For my father and my mother have forsaken me,
but the LORD will take me up.
Teach me thy way, O LORD;
and lead me on a level path
because of my enemies.
Give me not up to the will of my adversaries;
for false witnesses have risen against me,
and they breathe out violence.
I believe that I shall see the goodness of the LORD
in the land of the living!
Wait for the LORD;
be strong, and let your heart take courage;
yea, wait for the LORD! [vv. 7-14]
Sadly, it is very difficult to be an effective witness to the Truth of Christ when so many in ecclesiastical positions continue to contradict what the Church teaches, both doctrinally and morally, on many of the most sensitive issues of our time. But just as the word crusade denotes an endeavor marked by the cross, so too is the word courage dervied from the Latin word (cor) for heart: Thus when Our Lord appeared out of the stormy gloom He exclaimed “Take heart, it is I; have no fear” (Mt 14:27, Mk 6:50), and in another place He demanded: “Why are you troubled, and why do questionings rise in your hearts” (Lk 24:38)?

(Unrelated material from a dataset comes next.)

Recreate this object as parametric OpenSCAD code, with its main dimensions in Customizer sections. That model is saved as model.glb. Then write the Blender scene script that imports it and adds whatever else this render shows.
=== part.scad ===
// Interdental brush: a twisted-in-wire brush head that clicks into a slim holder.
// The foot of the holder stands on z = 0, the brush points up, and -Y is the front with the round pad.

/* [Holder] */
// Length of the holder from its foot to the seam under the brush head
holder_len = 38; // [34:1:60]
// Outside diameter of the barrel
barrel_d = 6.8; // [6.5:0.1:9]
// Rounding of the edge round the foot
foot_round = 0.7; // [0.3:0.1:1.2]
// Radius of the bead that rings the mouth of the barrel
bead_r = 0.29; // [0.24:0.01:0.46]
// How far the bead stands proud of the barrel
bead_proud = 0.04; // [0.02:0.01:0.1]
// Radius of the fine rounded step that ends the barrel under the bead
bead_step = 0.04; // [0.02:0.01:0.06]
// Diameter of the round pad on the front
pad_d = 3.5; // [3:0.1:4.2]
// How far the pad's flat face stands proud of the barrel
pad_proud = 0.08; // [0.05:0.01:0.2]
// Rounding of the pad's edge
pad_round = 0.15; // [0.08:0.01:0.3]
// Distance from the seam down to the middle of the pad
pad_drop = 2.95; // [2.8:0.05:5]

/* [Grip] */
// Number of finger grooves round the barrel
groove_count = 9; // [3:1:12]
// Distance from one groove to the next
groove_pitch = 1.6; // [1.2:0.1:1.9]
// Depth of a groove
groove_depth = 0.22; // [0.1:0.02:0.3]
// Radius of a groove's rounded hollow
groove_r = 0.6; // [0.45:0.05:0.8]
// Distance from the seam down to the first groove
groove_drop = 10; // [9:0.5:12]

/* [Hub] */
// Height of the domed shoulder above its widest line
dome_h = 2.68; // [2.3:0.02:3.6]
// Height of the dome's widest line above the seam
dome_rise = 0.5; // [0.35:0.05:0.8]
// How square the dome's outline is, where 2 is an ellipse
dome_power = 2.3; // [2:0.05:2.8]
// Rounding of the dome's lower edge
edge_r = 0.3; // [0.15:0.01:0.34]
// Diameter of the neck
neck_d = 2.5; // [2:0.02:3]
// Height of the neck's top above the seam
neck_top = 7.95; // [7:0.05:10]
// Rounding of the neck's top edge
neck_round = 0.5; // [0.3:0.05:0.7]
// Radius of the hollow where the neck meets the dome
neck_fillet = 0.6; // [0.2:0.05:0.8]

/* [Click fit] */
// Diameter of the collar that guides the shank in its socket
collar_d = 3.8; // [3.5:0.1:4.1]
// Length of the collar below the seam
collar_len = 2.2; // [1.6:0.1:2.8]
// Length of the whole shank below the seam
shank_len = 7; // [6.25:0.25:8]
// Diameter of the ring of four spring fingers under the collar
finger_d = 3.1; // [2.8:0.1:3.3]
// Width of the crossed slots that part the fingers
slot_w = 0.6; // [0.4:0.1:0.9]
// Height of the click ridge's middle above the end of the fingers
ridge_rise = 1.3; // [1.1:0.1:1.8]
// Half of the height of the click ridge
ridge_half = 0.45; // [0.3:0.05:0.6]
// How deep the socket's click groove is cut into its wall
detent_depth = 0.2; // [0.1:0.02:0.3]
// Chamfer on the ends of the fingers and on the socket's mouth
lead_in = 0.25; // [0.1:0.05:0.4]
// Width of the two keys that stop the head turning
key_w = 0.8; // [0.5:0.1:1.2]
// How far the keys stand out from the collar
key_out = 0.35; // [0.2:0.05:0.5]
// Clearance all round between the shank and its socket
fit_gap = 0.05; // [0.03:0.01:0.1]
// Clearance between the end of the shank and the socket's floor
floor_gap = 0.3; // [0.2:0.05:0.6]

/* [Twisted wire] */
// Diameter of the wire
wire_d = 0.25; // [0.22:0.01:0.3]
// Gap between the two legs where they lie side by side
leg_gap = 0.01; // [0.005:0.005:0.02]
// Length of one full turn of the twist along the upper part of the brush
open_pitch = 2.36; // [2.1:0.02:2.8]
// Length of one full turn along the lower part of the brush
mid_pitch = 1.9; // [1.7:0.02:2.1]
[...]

As Psalm 27 insists, the root of courage is found neither in Henley’s hopeless raging against the night nor in the hasty efforts of Catholics who join in the clamor of the dominant culture. We do not curse the darkness as if it is definitive, but neither do we accommodate the darkness as if nothing is something. The bravery of Christians is neither mythical nor unattainable: “I am the resurrection and the life,” says Jesus Christ. “He who believes in me, though he die, yet shall he live.” [Jn 11:25]
Or try John 14:27: “Not as the world gives do I give to you.” The greatest courage is simply the peace of Christ.